**Recorded data**
□ □ □ □ □ □ □
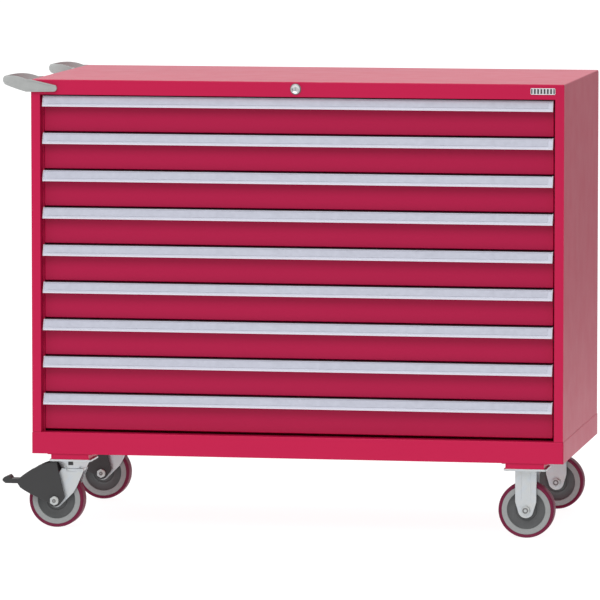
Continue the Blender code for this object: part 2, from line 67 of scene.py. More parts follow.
def arc(centre, radius, start, end, steps):
    """Points along an arc, with its angles in degrees."""
    turn = radians(end - start) / steps
    angles = [radians(start) + turn * i for i in range(steps + 1)]
    return [(centre[0] + radius * cos(a), centre[1] + radius * sin(a)) for a in angles]


def corner_samples(before, here, after, radius, steps):
    """Places and left-hand normals round one bend of a line.

    An exact right angle stays square, whatever its radius.
    """
    heading = (here - before).normalized()
    leaving = (after - here).normalized()
    turn = Vector((heading.dot(leaving), heading.x * leaving.y - heading.y * leaving.x))
    angle = -Vector((1, 0)).angle_signed(turn) if turn.x else 0.0
    normal = Vector((-heading.y, heading.x))
    if radius <= 0 or abs(angle) < 1e-6:
        middle = (normal + Vector((-leaving.y, leaving.x))).normalized()
        return [(here, middle / max(middle.dot(normal), 0.2))]
    start = here - heading * radius * tan(abs(angle) / 2)
    side = 1 if angle > 0 else -1
    centre = start + normal * side * radius
    samples = []
    for step in range(steps + 1):
        swing = Matrix.Rotation(angle * step / steps, 2)
        samples.append((centre + swing @ (start - centre), swing @ normal))
    return samples


def folded(points, thickness, steps=5):
    """Closed outline of a sheet folded along a line of (a, b, bend radius) points."""
    line = [Vector(point[:2]) for point in points]
    first = (line[1] - line[0]).normalized()
    last = (line[-1] - line[-2]).normalized()
    samples = [(line[0], Vector((-first.y, first.x)))]
    for i in range(1, len(line) - 1):
        samples += corner_samples(line[i - 1], line[i], line[i + 1], points[i][2], steps)
    samples.append((line[-1], Vector((-last.y, last.x))))
    left = [place + normal * thickness / 2 for place, normal in samples]
    right = [place - normal * thickness / 2 for place, normal in samples]
    return [tuple(point) for point in left + right[::-1]]


def filleted(points, steps=4):
    """A closed outline with its corners rounded; points are (a, b) or (a, b, radius)."""
    outline = []
    for i, point in enumerate(points):
        radius = point[2] if len(point) > 2 else 0
        before = Vector(points[i - 1][:2])
        after = Vector(points[(i + 1) % len(points)][:2])
        for place, _normal in corner_samples(before, Vector(point[:2]), after, radius, steps):
            outline.append(tuple(place))
    return outline


def rounded_ring(half_a, half_b, corner, steps=4):
    """A rectangle with rounded corners, round its own middle."""
    points = []
    for a, b, start in ((1, 1, 0), (-1, 1, 90), (-1, -1, 180), (1, -1, 270)):
        centre = (a * (half_a - corner), b * (half_b - corner))
        points += arc(centre, corner, start, start + 90, steps)
    return points


def both_sides(half):
    """A turned profile followed by its mirror image."""
    return half + [(radius, -along) for radius, along in reversed(half)]


def mirrored(points):
    return [(-point[0], *point[1:]) for point in reversed(points)]


# ---- meshes

def spot(axis, a, b, along):
    """A point from its two section coordinates and its place along the axis."""
    return {"X": (along, a, b), "Y": (a, along, b), "Z": (a, b, along)}[axis]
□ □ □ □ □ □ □
**Given exercise**
Print the listing above from its first line through the line with "bend of a line.", and stop there.

**Response for this exercise**
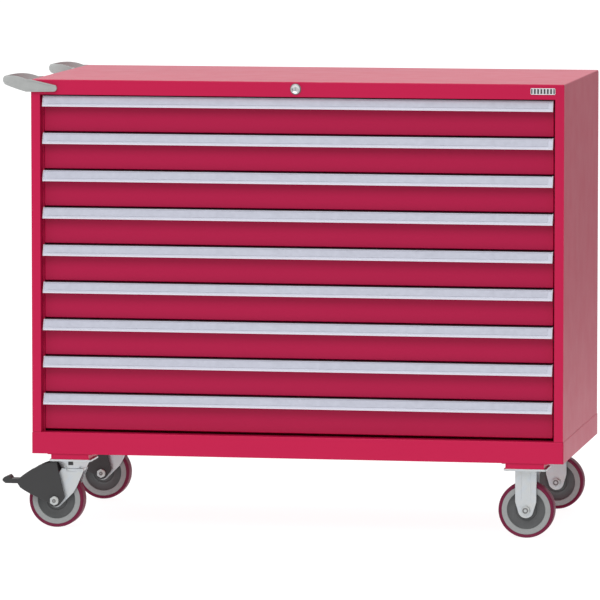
Continue the Blender code for this object: part 2, from line 67 of scene.py. More parts follow.
def arc(centre, radius, start, end, steps):
    """Points along an arc, with its angles in degrees."""
    turn = radians(end - start) / steps
    angles = [radians(start) + turn * i for i in range(steps + 1)]
    return [(centre[0] + radius * cos(a), centre[1] + radius * sin(a)) for a in angles]


def corner_samples(before, here, after, radius, steps):
    """Places and left-hand normals round one bend of a line.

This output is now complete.